Matt Heath: High-flying kiwis help put us on the map
- Publish Date
- Tuesday, 29 November 2016, 4:08PM
All New Zealanders love their winners - it's not just fair weather fandom.
Like many New Zealanders I've been a big fan of the Oklahoma City Thunder for a long, long time. Years and years and years.
To be more honest I started following them around the time it was clear that Steven Adams was good. Actually not even that long.
Like hundreds of thousands of Kiwis I've only been a real passionate fan of the OKC since it turned out Adams was really good. Well to be even more honest, I have only been a dyed-in-the-wool fan since they got into the Western Conference Finals.
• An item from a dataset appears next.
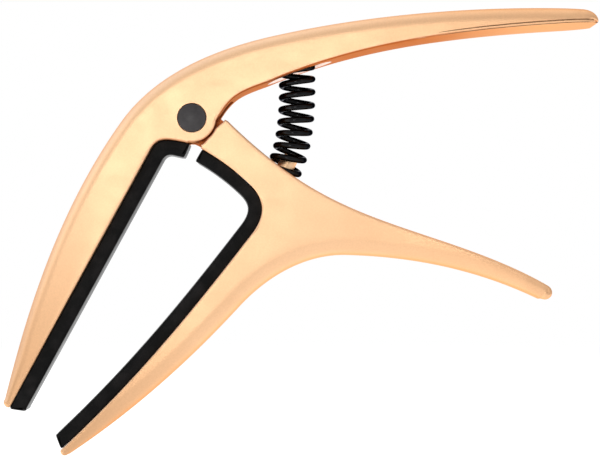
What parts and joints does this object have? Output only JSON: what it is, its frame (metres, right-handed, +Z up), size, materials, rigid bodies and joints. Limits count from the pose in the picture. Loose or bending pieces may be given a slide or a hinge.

Actually I really got on board after they won the first game. But I still felt their loss in game six profoundly. It hurt. I was so upset after game 7 that I shaved off my eyebrows in protest. It was over for me and it had only just begun.
We New Zealanders are a bit like the people of The Simpsons' Springfield.
If something happens everyone turns up. The Sea Captain, Principal Skinner, his mum, Bumblebee Man, Mr Burns, Smithers, Comic Book Guy. Everyone.
We are pack animals. A few years ago we found ourselves tearing our hearts out over our yachting team in San Francisco. Now most of us hate their guts. In a few weeks we will be ripping our hair out over whatever sitting-down sport we are doing well at in the Olympics. Some people get cynical about this fair weather fandom. They say pick a team and stay staunch through thick and thin. That's cool. I have my beloved Black Caps for that. But bandwagons are great too. When the Black Caps were kicking arse in the Cricket World Cup I was happy to have the bandwagon jumpers on board. Nothing like a good old shared experience bandwagon and they don't get much better than the OKC.
Steven is a Kiwi, doing amazingly at the top level of a game that millions of Americans really care about.
You can't accuse Adams of succeeding in an obscure sport. This is real. This is huge. He's putting us on the map. When he got kicked in the nuts for the second time we were everywhere
We deserve to be on the map. We have Air New Zealand, easily the greatest airline in the world, we have the best rugby team, dairy farms, digital effects and fruity wines in the universe. We live in a beautiful, cleanish, peaceful, technologically advanced, wealthy, forward thinking, temperate country. A paradise. We have an amazing female heavy ball thrower, the current best long-haired centre in the NBA and John Key is a regular on the John Oliver show. Not to mention Sir Ed, Rutherford, Helen Clark and everyone's favourite rotund actor Russell Crowe. So why do we struggle to "get on the map?" Why do three quarters of LA taxi drivers not know where we are? Why do 100 per cent of overseas people who've heard of us think we are part of Australia?
The problem is isolation and population. We are a group of islands in the middle of nowhere, 10,000km from the really fun stuff.
We may punch above our weight but there are hardly any of us. On a map there's the world, then Australia, then a big gap and then us, all on our own.
We don't even make the world map at Universal Studios. The big metal iconic globe statue at the park has no New Zealand. This in spite of the fact Peter Jackson and mates have designed an amazingly huge 3D King Kong experience on their Studio tour. You drive past a map with no New Zealand on it on the way to a technological marvel created by New Zealanders. Ironic?
Flying under the radar does have some advantages.
Maybe being a member of the UN security council just makes the bad people of the world aware of us?
Being on the map might put us on the Isis list. Do they follow the NBA? Should Steven Adams tell everyone he's Australian to keep us safe?